For mobile teams running E2E tests on real devices, this requires a test layer that doesn't flake. Selector-based frameworks struggle here, and teams end up softening the release gate to keep CI green. Drizz tests written as plain-English commands (Tap "Checkout", Validate "Order placed" is visible) run on real devices and find elements visually, so the test layer doesn't break every time the UI changes. The QA process can keep the release gate strict because the test layer holds up.
That's the practical version of what makes a 2026 QA process work. The process defines the standard. The tools have to be reliable enough that the standard sticks.
FAQ
What is the quality assurance process?
A structured set of practices that prevents defects through requirements review, design review, coding standards, testing, release gates, and post-release monitoring.
What's the difference between QA and QC?
QA is process-focused and prevents defects. QC is output-focused and catches defects through inspection. Both are needed.
What are the stages of a mobile QA process?
Requirements review, design review, development standards, pre-merge testing, pre-release testing, release gate, post-release monitoring. Each prevents specific failure modes.

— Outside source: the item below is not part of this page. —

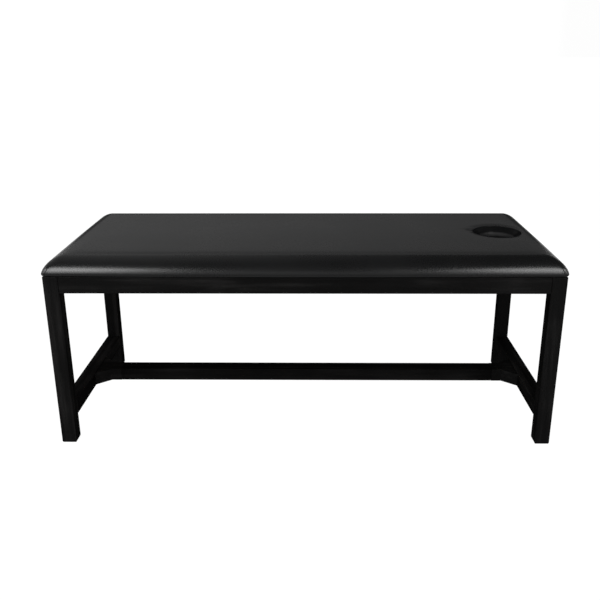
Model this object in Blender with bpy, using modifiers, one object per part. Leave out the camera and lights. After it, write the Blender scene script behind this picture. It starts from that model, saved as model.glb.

Why is QA different for mobile apps?
Mobile adds device matrix, store review, real-device testing, and no instant rollback. Web QA processes break when applied directly to mobile.
Is automation enough for a quality assurance process?
No. Automation accelerates testing but doesn't replace requirements review, design review, or release gates. Those are human activities.
What's new in QA processes in 2026?
Post-release observability as a QA stage, AI-assisted test maintenance, real-device E2E in CI, and tighter integration between crash telemetry and test priorities.